The other problem is a culture of unaccountability and denial. Police officials don’t want to hear about the need for reform, says Dalia Youssef, Mr. Youssef’s wife, who also works at the NGO he founded and has met with Ministry of Interior officials to discuss reform.
“We're dealing with their pride,” she says. “I remember in one meeting I personally said: ‘How are you going to hold yourself accountable? How are you going to clean up the house from inside?’ I was attacked like hell. 'How dare you say that to us? Who told you we need cleaning up? We're clean! We're talking about a few individuals.' ”

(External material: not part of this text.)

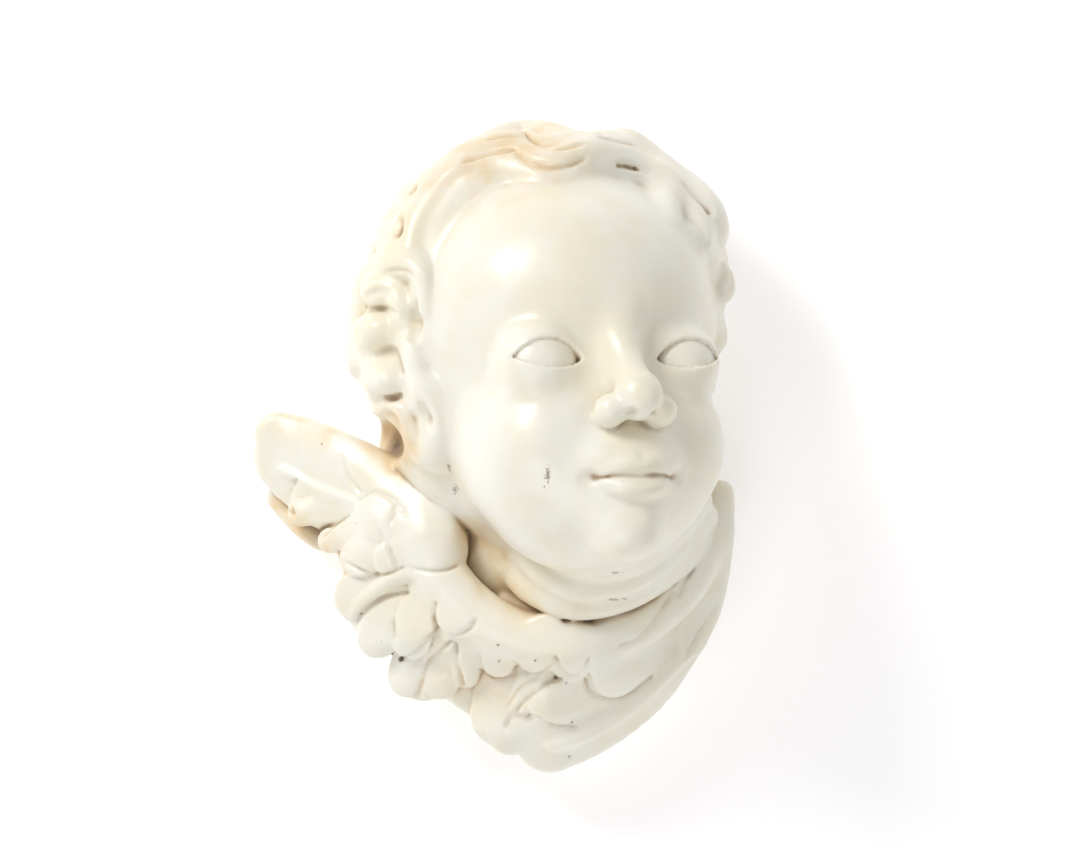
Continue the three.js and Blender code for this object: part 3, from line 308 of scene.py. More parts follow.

For the last 10 months, the police have largely refused to do their job, arguing that—their dignity tarnished and their powers checked by the revolution—they don’t command the necessary “respect” anymore.
Meanwhile, although more than 800 people died and 11,000 were injured in the uprising against Mubarak, only one low-level police officer has been convicted for the violence—in absentia.
“High-ranking police officers are responsible for serious crimes,” says human-rights activist Shahbandar, “ranging from torture to killing to withdrawal from their positions [during the Jan. 25 uprising] and the opening of prisons and killing of prisoners. No one has been held accountable. Their trials are taking forever, and they are still in place.”
“It’s all just delays, delays, delays!” says Mohammed Habib, who was shot in the head and arm last February and was protesting in Tahrir recently, indignantly waving the cheap plastic medal the government gave him, emblazoned with the words ‘For the Sake of Egypt.’ “We’ve seen nothing real.”
In fact, police officers have reportedly threatened and harassed the witnesses against them. One officer on trial for the murder of demonstrators recently showed up to court with a retinue of supporters who carried their guns into the courtroom and clashed with the relatives of the victims.
Now many here say the Ministry of Interior—tasked with securing the elections—doesn’t have the legitimacy to do so. The elections will need to be postponed, they argue, while the new minister of the interior undertakes real reforms.
And those reforms will be part of ending a poisonous culture of impunity that doesn’t begin and end with the police. “You can be sure,” says Mahfouz, “that the Ministry of Interior takes its orders from the Supreme Council for the Armed Forces.”
Ursula Lindsey is a writer who has been living in Cairo since 2003.